The Descent of Geometry is about how our use of the Sublime to flatter ourselves is ludicrous and shameful. Taking pleasure in such mysteries is unworthy and I suspect that mystery, being the genus that contains the species patriotism, is, besides the hiding place of scoundrels, the weapon of the baffled as well. Hegel, that Romantic old fellow, provides a fine example of using mystery to cloak vacuity. Oscar Wilde said something about the mystery being in the visible and a corollary of Wilde’s observation would be, “the invisible has greater clarity for us”. And in fact, invisibility has greater clarity than even glass. Invisible pictures reveal visible paintings.
I can only add that I don’t believe in ghosts but they scare me, and I conclude from this that when an idea is fundamental, it is not necessarily true, but it nonetheless stimulates my glands. A good argument has a cheap elegance about it, but beauty is found more easily in ideas that can’t be proven.
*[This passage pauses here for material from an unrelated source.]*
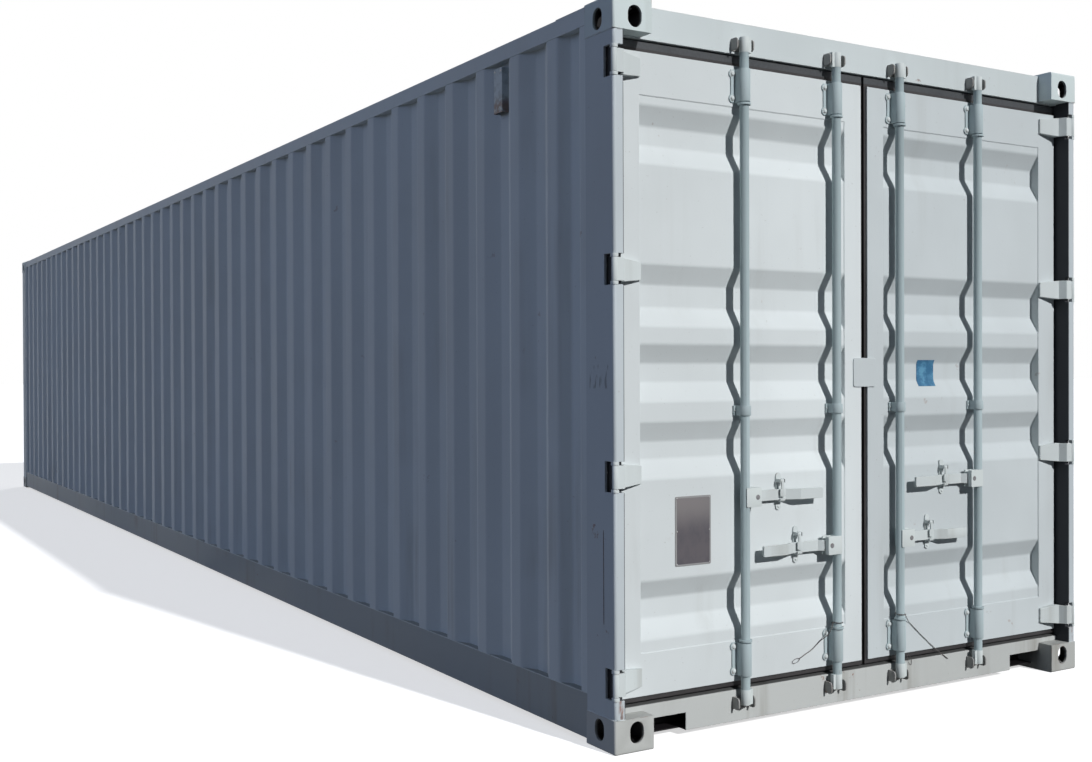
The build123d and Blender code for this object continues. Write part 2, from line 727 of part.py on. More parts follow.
def make_door_frame(side):
    """Two stiles and two rails; the rails are channels, open to the inside."""
    hinge_edge, meeting_edge = leaf_edges(side)
    inner = (hinge_edge - side * STILE_WIDTH, meeting_edge + side * MEETING_STILE_WIDTH)
    depth = (behind(DOOR_FACE), behind(DOOR_FACE + DOOR_THICKNESS))
    with BuildPart() as built:
        block((hinge_edge, meeting_edge), depth, (DOOR_LOW, DOOR_TOP))
        block(inner, depth, (PANEL_LOW, PANEL_TOP), mode=Mode.SUBTRACT)
        for low in (DOOR_LOW, PANEL_TOP):
            block(
                inner,
                (behind(DOOR_FACE + DOOR_CHANNEL_WALL), behind(DOOR_FACE + DOOR_THICKNESS)),
                (low + DOOR_CHANNEL_WALL, low + DOOR_RAIL_HEIGHT - DOOR_CHANNEL_WALL),
                mode=Mode.SUBTRACT,
            )
    return built


def panel_folds():
    """Folds of a door's sheet from its lower edge up; the flats between them share the height they leave."""
    spare = PANEL_TOP - PANEL_LOW - sum(PANEL_FOLD_HEIGHTS)
    level = PANEL_LOW
    folds = []
    for height, share in zip(PANEL_FOLD_HEIGHTS, PANEL_FLAT_SHARES):
        level += spare * share / sum(PANEL_FLAT_SHARES)
        folds.append((level, level + PANEL_SLOPE, level + height - PANEL_SLOPE, level + height))
        level += height
    return folds


def make_door_panel(side):
    hinge_edge, meeting_edge = leaf_edges(side)
    ends = sorted((hinge_edge - side * STILE_WIDTH, meeting_edge + side * MEETING_STILE_WIDTH))
    line = folded(PANEL_LOW, PANEL_TOP, panel_folds(), PANEL_DEPTH)
    points = [(behind(PANEL_FACE + inward), up) for up, inward in sheet(line, PANEL_GAUGE)]
    with BuildPart() as built:
        with BuildSketch(Plane.YZ.offset(ends[0])):
            Polygon(*points, align=None)
        extrude(amount=ends[1] - ends[0])
    return built


def make_door_seal(side):
    hinge_edge, meeting_edge = leaf_edges(side)
    depth = (behind(DOOR_FACE + SEAL_SET), behind(DOOR_FACE + SEAL_SET + SEAL_DEPTH))
    with BuildPart() as built:
        block(
            (hinge_edge + side * SEAL_SIDE, meeting_edge - side * SEAL_MEETING),
            depth,
            (DOOR_LOW - SEAL_LOW, DOOR_TOP + SEAL_TOP),
        )
        block((hinge_edge, meeting_edge), depth, (DOOR_LOW, DOOR_TOP), mode=Mode.SUBTRACT)
    return built


def bar_places(side):
    """X, handle height and handle direction of a door's two locking bars, the outer one first."""
    outer_up = HANDLE_OUTER_LEFT_UP if side == LEFT else HANDLE_OUTER_RIGHT_UP
    return [
        (BAR_LINE_X + side * BAR_OUTER_X, DOOR_LOW + outer_up, -side),
        (BAR_LINE_X + side * BAR_INNER_X, DOOR_LOW + HANDLE_INNER_UP, side),
    ]


def make_bar_guides(side):
    """Guides that hold the bars to the door: long ones with bolt lobes near the ends, a short one between."""
    with BuildPart() as built:
        for x, _, _ in bar_places(side):
            for z, height, width, seat in (
                (GUIDE_LOW_Z, GUIDE_HEIGHT, GUIDE_PLATE_WIDTH, DOOR_FACE),
                (DOOR_LOW + GUIDE_MIDDLE_UP, GUIDE_MIDDLE_HEIGHT, GUIDE_MIDDLE_WIDTH, PANEL_FACE),
                (GUIDE_TOP_Z, GUIDE_HEIGHT, GUIDE_PLATE_WIDTH, DOOR_FACE),
            ):
                tall = (z - height / 2, z + height / 2)
                plate = (behind(DOOR_FACE - GUIDE_PLATE_GAUGE), behind(seat))
                waist = GUIDE_WAIST if width == GUIDE_PLATE_WIDTH else 0
                block((x - width / 2 + waist, x + width / 2 - waist), plate, tall)
                if waist:
                    for lobe in (tall[0] + GUIDE_LOBE, tall[1] - GUIDE_LOBE):
                        for end in (-1, 1):
                            rod(x + end * (width / 2 - GUIDE_LOBE), plate, lobe, GUIDE_LOBE, Axis.Y)
                block((x - GUIDE_RADIUS, x + GUIDE_RADIUS), (behind(BAR_DEPTH), behind(seat)), tall)
                rod(x, behind(BAR_DEPTH), tall, GUIDE_RADIUS)
                rod(x, behind(BAR_DEPTH), tall, BAR_RADIUS + GUIDE_CLEARANCE, mode=Mode.SUBTRACT)
    return built


def make_cam_keepers():
    """Two-eared keepers on the header and the sill, one at each end of each bar."""
    face = HEADER_FACE
    front = face - KEEPER_REACH
    wide = KEEPER_HALF_WIDTH
    with BuildPart() as built:
        for x, _, _ in bar_places(LEFT) + bar_places(RIGHT):
            for z in (KEEPER_LOW_Z, KEEPER_TOP_Z):
                tall = (z - KEEPER_HEIGHT / 2, z + KEEPER_HEIGHT / 2)
                block((x - wide, x + wide), (behind(face - KEEPER_PLATE), behind(face)), tall)
                for ear in (-1, 1):
                    across = (x + ear * (wide - KEEPER_EAR), x + ear * wide)
                    block(across, (behind(front), behind(face)), tall)
        tips = built.edges().filter_by(Axis.X).filter_by_position(Axis.Y, behind(front), behind(front))
        fillet(tips, KEEPER_ROUND)
    return built


def make_locking_bar(x, handle_z, way):
    """One bar with its cams, its collars and the forked hub that carries the handle."""
    y = behind(BAR_DEPTH)
    with BuildPart() as built:
        hub = (x + way * HUB_START, x + way * HUB_REACH)
        hub_tall = (handle_z - HUB_HALF_HEIGHT, handle_z + HUB_HALF_HEIGHT)
        block(hub, (behind(HUB_FRONT), behind(HUB_FRONT + HUB_DEPTH)), hub_tall)
        fillet(built.edges().filter_by(Axis.Y), HUB_ROUND)
        slot = (HANDLE_FRONT - HUB_SLOT_GAP, HANDLE_FRONT + HANDLE_GAUGE + HUB_SLOT_GAP)
        fork = (x + way * HUB_SLOT_START, x + way * HUB_REACH)
        block(fork, (behind(slot[0]), behind(slot[1])), hub_tall, mode=Mode.SUBTRACT)
        rod(x + way * PIVOT_REACH, (behind(slot[0]), behind(slot[1])), handle_z, PIVOT_RADIUS, Axis.Y)
        rod(x, y, (BAR_LOW, BAR_TOP), BAR_RADIUS)
        for z in (BAR_LOW, BAR_TOP - CAM_HEIGHT):
            rod(x, y, (z, z + CAM_HEIGHT), CAM_RADIUS)
            nose = (y - CAM_NOSE_WIDTH / 2, y + CAM_NOSE_WIDTH / 2)
            block((x, x + way * CAM_NOSE), nose, (z, z + CAM_HEIGHT))
        below_top = GUIDE_TOP_Z - GUIDE_HEIGHT / 2 - COLLAR_GAP - COLLAR_HEIGHT
        above_low = GUIDE_LOW_Z + GUIDE_HEIGHT / 2 + COLLAR_GAP
        for z in (above_low, below_top):
            rod(x, y, (z, z + COLLAR_HEIGHT), COLLAR_RADIUS)
    return built


def make_handle(x, z, way):
    """A flat bar, rounded about its pivot, which jogs in to its retainer and bends out at its free end."""
    front = [
        (PIVOT_REACH - HANDLE_HALF_HEIGHT, HANDLE_FRONT),
        (HANDLE_JOG_START, HANDLE_FRONT),
        (HANDLE_JOG_END, HANDLE_HELD_FRONT),
        (HANDLE_BEND_START, HANDLE_HELD_FRONT),
        (HANDLE_BEND_END, HANDLE_TIP_FRONT),
        (HANDLE_REACH, HANDLE_TIP_FRONT),
    ]
    outline = front + offset_line(front, HANDLE_GAUGE)[::-1]
    with BuildPart() as built:
        with BuildSketch(Plane.XY.offset(z - HANDLE_HALF_HEIGHT)):
            Polygon(*[(x + way * reach, behind(depth)) for reach, depth in outline], align=None)
        extrude(amount=2 * HANDLE_HALF_HEIGHT)
        with BuildSketch(Plane.XZ.offset(-DOOR_END)) as face:
            with Locations((x + way * (PIVOT_REACH + HANDLE_REACH) / 2, z)):
                Rectangle(HANDLE_REACH - PIVOT_REACH, 2 * HANDLE_HALF_HEIGHT)
            fillet(face.vertices().sort_by_distance((x + way * HANDLE_REACH, z, 0))[:2], HANDLE_ROUND)
            with Locations((x + way * PIVOT_REACH, z)):
                Circle(HANDLE_HALF_HEIGHT)
        extrude(amount=-DOOR_FACE, mode=Mode.INTERSECT)
        pivot = (behind(HANDLE_FRONT), behind(HANDLE_FRONT + HANDLE_GAUGE))
        rod(x + way * PIVOT_REACH, pivot, z, PIVOT_RADIUS + PIN_CLEARANCE, Axis.Y, mode=Mode.SUBTRACT)
    return built


def make_handle_retainers(side):
    """Straps on the door, each with a hook under its handle and ears for its catch."""
    half = RETAINER_HALF_WIDTH
    plate = (behind(PANEL_FACE - RETAINER_GAUGE), behind(PANEL_FACE))
    front = behind(CATCH_FRONT)
    with BuildPart() as built:
        for bar_x, z, way in bar_places(side):
            x = bar_x + way * RETAINER_REACH
            ends = (z - RETAINER_DOWN + half, z + RETAINER_UP - half)
            block((x - half, x + half), plate, ends)
            for end in ends:
                rod(x, plate, end, half, Axis.Y)
            shelf = z - HANDLE_HALF_HEIGHT - HOOK_GAP
            lip = front + HOOK_LIP_GAUGE
            hook = [
                (plate[0], shelf),
                (lip, shelf),
                (lip, shelf + HOOK_LIP_HEIGHT),
                (front, shelf + HOOK_LIP_HEIGHT),
                (front, shelf - HOOK_GAUGE),
                (plate[0], shelf - HOOK_GAUGE),
            ]
            with BuildSketch(Plane.YZ.offset(x - half)) as profile:
                Polygon(*hook, align=None)
                fillet(profile.vertices().group_by(Axis.X)[0].sort_by(Axis.Y)[0], HOOK_ROUND)
            extrude(amount=2 * half)
            for ear in (-1, 1):
                block(
                    (x + ear * (half - EAR_GAUGE), x + ear * half),
                    (behind(CATCH_PIVOT_DEPTH - EAR_FRONT), plate[1]),
                    (z + EAR_LOW, z + EAR_LOW + EAR_HEIGHT),
                )
            rod((x - half, x + half), behind(CATCH_PIVOT_DEPTH), z + CATCH_PIVOT_UP, CATCH_PIN_RADIUS, Axis.X)
    return built


def make_catch(bar_x, z, way):
    """A strap that hangs from its pin and ends in a pad in front of the handle."""
    x = bar_x + way * RETAINER_REACH
    half = RETAINER_HALF_WIDTH - EAR_GAUGE - CATCH_CLEARANCE
    strap = CATCH_STRAP_HALF_WIDTH
    pad = CATCH_PAD_HALF_WIDTH
    plate = (behind(CATCH_FRONT), behind(CATCH_FRONT + CATCH_GAUGE))
    pivot = (behind(CATCH_PIVOT_DEPTH), z + CATCH_PIVOT_UP)
    with BuildPart() as built:
        block((x - pad, x + pad), plate, (z - CATCH_DOWN, z + CATCH_PAD_UP))
        fillet(built.edges().filter_by(Axis.Y), CATCH_ROUND)
        block((x - strap, x + strap), plate, (z, pivot[1]))
        rod((x - half, x + half), *pivot, CATCH_BOSS_RADIUS, Axis.X)
        rod((x - half, x + half), *pivot, CATCH_PIN_RADIUS + PIN_CLEARANCE, Axis.X, mode=Mode.SUBTRACT)
    return built


def make_side_vents():
    """A vent cover in a fold of each wall: near the doors on the left, near the front on the right."""
    middles = [(begin + end) / 2 for begin, _, _, end in side_folds()]
    place = min(middles, key=lambda middle: abs(middle - VENT_FROM_END))
    half = VENT_WIDTH / 2
    top = TOP_RAIL_LOW - VENT_BELOW_RAIL + VENT_HEIGHT / 2
    low = top - VENT_HEIGHT
    wall = WALL_SET + WALL_DEPTH
    with BuildPart() as built:
        for side, y in ((LEFT, behind(place)), (RIGHT, before(place))):
            block((in_from(side, VENT_SET), in_from(side, wall)), (y - half, y + half), (low, top))
            block(
                (in_from(side, VENT_SET + VENT_WALL), in_from(side, wall)),
                (y - half + VENT_WALL, y + half - VENT_WALL),
                (low, top - VENT_WALL),
                mode=Mode.SUBTRACT,
            )
    return built


os.makedirs("parts", exist_ok=True)

bottom_castings = make_bottom_castings()
save(bottom_castings, "corner_castings_bottom")
save(make_top_castings(bottom_castings), "corner_castings_top")
save(make_front_posts(), "front_posts")
save(make_top_rails(), "top_rails")
save(make_bottom_rails(), "bottom_rails")
save(make_front_wall(), "front_wall")
save(make_roof_panel(), "roof_panel")
save(make_roof_corner_plates(), "roof_corner_plates")
save(make_door_header(), "door_header")
save(make_door_sill(), "door_sill")
save(make_front_header(), "front_header")
save(make_front_sill(), "front_sill")
save(make_floor_boards(), "floor_boards")
save(make_floor_beams(), "floor_cross_members")
save(make_hinge_lugs(), "hinge_lugs")
save(make_cam_keepers(), "cam_keepers")
save(make_side_vents(), "side_vents")

bar_number = 0
for side, word in ((LEFT, "left"), (RIGHT, "right")):
    save(make_door_post(side), "door_post_" + word)
    save(make_side_wall(side), "side_wall_" + word)
    save(make_door_frame(side), "door_frame_" + word)
    save(make_door_panel(side), "door_panel_" + word)
    save(make_door_seal(side), "door_seal_" + word)
    save(make_hinge_blades(side), "hinge_blades_" + word)
    save(make_bar_guides(side), "bar_guides_" + word)
    save(make_handle_retainers(side), "handle_retainers_" + word)
    for place in sorted(bar_places(side)):
        bar_number += 1
        save(make_locking_bar(*place), "locking_bar_" + str(bar_number))
        save(make_handle(*place), "handle_" + str(bar_number))
        save(make_catch(*place), "handle_catch_" + str(bar_number))
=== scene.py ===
"""Looks of a used steel shipping container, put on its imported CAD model. Metres, in the model's own frame."""
import math
import random

import bpy
from mathutils import Matrix, Vector


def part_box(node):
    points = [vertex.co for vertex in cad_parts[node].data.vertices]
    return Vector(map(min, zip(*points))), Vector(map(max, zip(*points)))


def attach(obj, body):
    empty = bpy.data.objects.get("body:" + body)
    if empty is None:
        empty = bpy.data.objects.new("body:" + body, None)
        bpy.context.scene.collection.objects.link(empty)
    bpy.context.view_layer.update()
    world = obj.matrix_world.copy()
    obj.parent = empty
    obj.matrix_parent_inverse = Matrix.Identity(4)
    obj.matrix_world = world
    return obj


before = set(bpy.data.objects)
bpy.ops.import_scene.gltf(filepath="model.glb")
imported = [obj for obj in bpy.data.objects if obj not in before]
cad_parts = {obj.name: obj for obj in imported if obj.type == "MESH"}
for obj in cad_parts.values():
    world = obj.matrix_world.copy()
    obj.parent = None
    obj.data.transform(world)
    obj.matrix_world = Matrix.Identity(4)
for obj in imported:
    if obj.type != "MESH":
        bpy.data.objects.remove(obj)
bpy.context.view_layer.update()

random.seed(40)
TAU = 2 * math.pi

# Planes of the container: the door end, half the width and the top
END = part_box("corner_castings_top")[0].y
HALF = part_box("corner_castings_top")[1].x
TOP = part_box("corner_castings_top")[1].z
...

I have some advice: Never use things in the manner they were intended, and always use the wrong tool for the job unless, of course, your ambition is to thrill the shopkeepers of the world. In conclusion, consider an artist’s career: As a rule, critics and gallery operators are not terribly visual, most artists are too busy trying to figure out how their work is independent of yours (including me), and the public can be very vexing. At least people like big geometry in the sky, which explains the popularity of air shows and fire works.